# Complex analytic signal

1. Feb 6, 2009

### fisico30

hello forum,

I might need some help understanding the usefulness of the complex analytic signal.

The world is made of real valued signals like x(t). Its Fourier transform can be one-sided, or, if we used complex sinusoids, two-sided and symmetric. So a real signal is only made of positive and equal amount of negative (complex) sinusoids. The negative sinusoids dont really a physical meaning, I guess.

The complex sinusoids seem to be useful. But then we come up with the complex analytic signal, which transforms a real signal into a complex signal with only the positive part of the frequency.
Ok, but what do we gain? We have been using the double sided spectrum. If we don't like the negative frequencies we could just filter them out.

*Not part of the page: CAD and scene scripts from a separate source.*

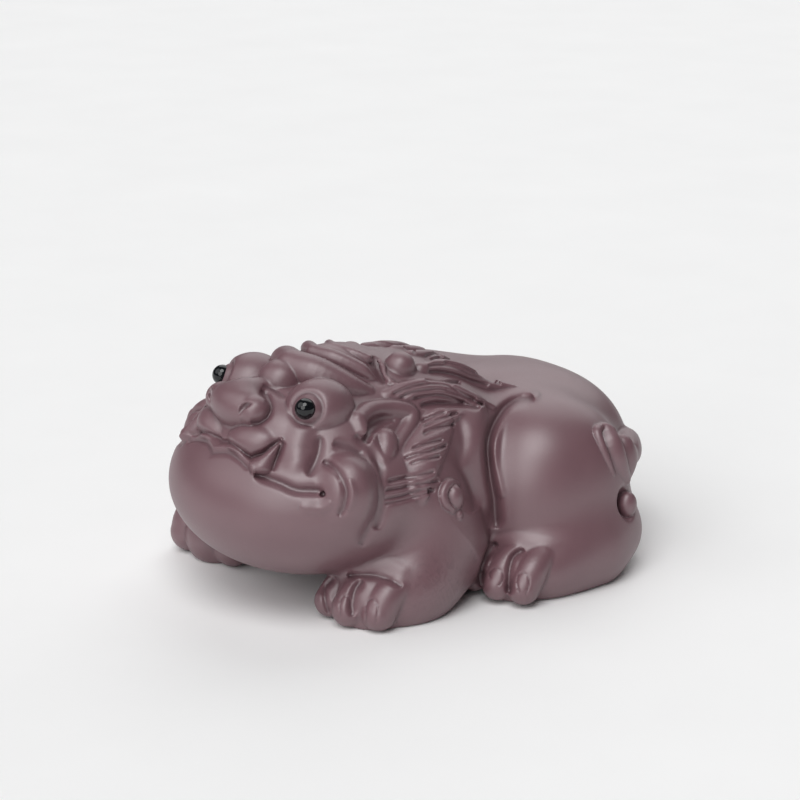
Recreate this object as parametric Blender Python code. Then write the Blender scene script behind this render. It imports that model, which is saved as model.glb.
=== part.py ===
"""A crouching beast tea pet of unglazed purple clay, with two round beads for eyes.

The clay is one moulded piece, flat underneath, so it is one object. Each bead sits in a round
socket in a brow. Metres, +Z up, the head looks along -Y and the pet's left flank is on +X.
"""
import math

import bmesh
import bpy
import numpy as np
from mathutils import Matrix, Vector

MM = 0.001

# Driving dimensions of the head: the jaw carries the face, the ears and the mane
JAW_WIDTH = 50.0 * MM
JAW_LENGTH = 48.0 * MM
JAW_HEIGHT = 31.0 * MM
CHIN_CLEARANCE = 4.0 * MM
HEAD_REACH = 14.0 * MM
SKULL_WIDTH = 36.0 * MM
SKULL_LENGTH = 25.0 * MM
SKULL_HEIGHT = 18.4 * MM
CREST_WIDTH = 30.0 * MM
CREST_LENGTH = 32.0 * MM
CREST_HEIGHT = 20.4 * MM
CROWN_WIDTH = 17.2 * MM
CROWN_LENGTH = 22.0 * MM
CROWN_HEIGHT = 17.2 * MM
MANE_WIDTH = 41.0 * MM
MANE_LENGTH = 33.0 * MM
MANE_HEIGHT = 26.4 * MM
MUZZLE_WIDTH = 26.0 * MM
MUZZLE_LENGTH = 15.0 * MM
MUZZLE_HEIGHT = 14.0 * MM
NOSE_WIDTH = 12.8 * MM
NOSE_HEIGHT = 7.8 * MM
LIP_WIDTH = 10.6 * MM
LIP_DEPTH = 7.2 * MM
LIP_HEIGHT = 6.4 * MM
CHEEK_DIAMETER = 12.6 * MM
BROW_DIAMETER = 11.6 * MM
FOREHEAD_DIAMETER = 9.0 * MM
EAR_THICKNESS = 3.7 * MM
HORN_DIAMETER = 5.0 * MM
FANG_LENGTH = 7.0 * MM
FANG_WIDTH = 2.6 * MM

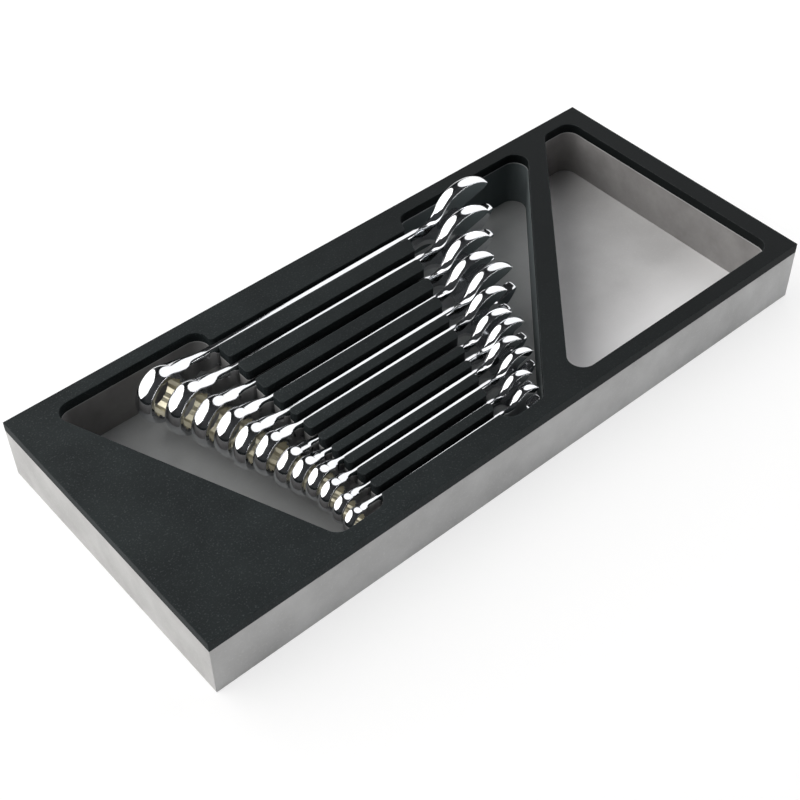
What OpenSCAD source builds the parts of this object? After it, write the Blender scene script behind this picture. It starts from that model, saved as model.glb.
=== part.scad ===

thanks for any clarification
fisico30

2. Feb 11, 2009

### marcusl

Wait a minute, a real signal always has a two-sided spectrum, and it's Hermitian (that means that the negative half of the spectrum is the odd complex conjugate of the positive half). The negative half does have a physical meaning, as seen when you modulate a carrier with the real sinusoid. You get a two-sided spectrum around the carrier.

The real part of the analytic signal representation is the real signal, but the analytic signal has only a one-sided (positive) spectrum as you note. There are two advantages. First, many operations and analyses are easier to perform on complex signals than on real ones. Consider modulation of a carrier by an exponential as a very simple example. In complex notation it is trivial to see that the output is at the sum frequency

$$y=e^{i\omega_m t}e^{i\omega_c t} = e^{i (\omega_m+\omega_c) t}$$

whereas this requires a little work when expressed as real sinusoids. You can imagine the simplifications when dealing with truly complicated signals. Second, certain communications modulations such as single-sideband are naturally described by a (one-sided) analytic spectrum.

Last edited: Feb 12, 2009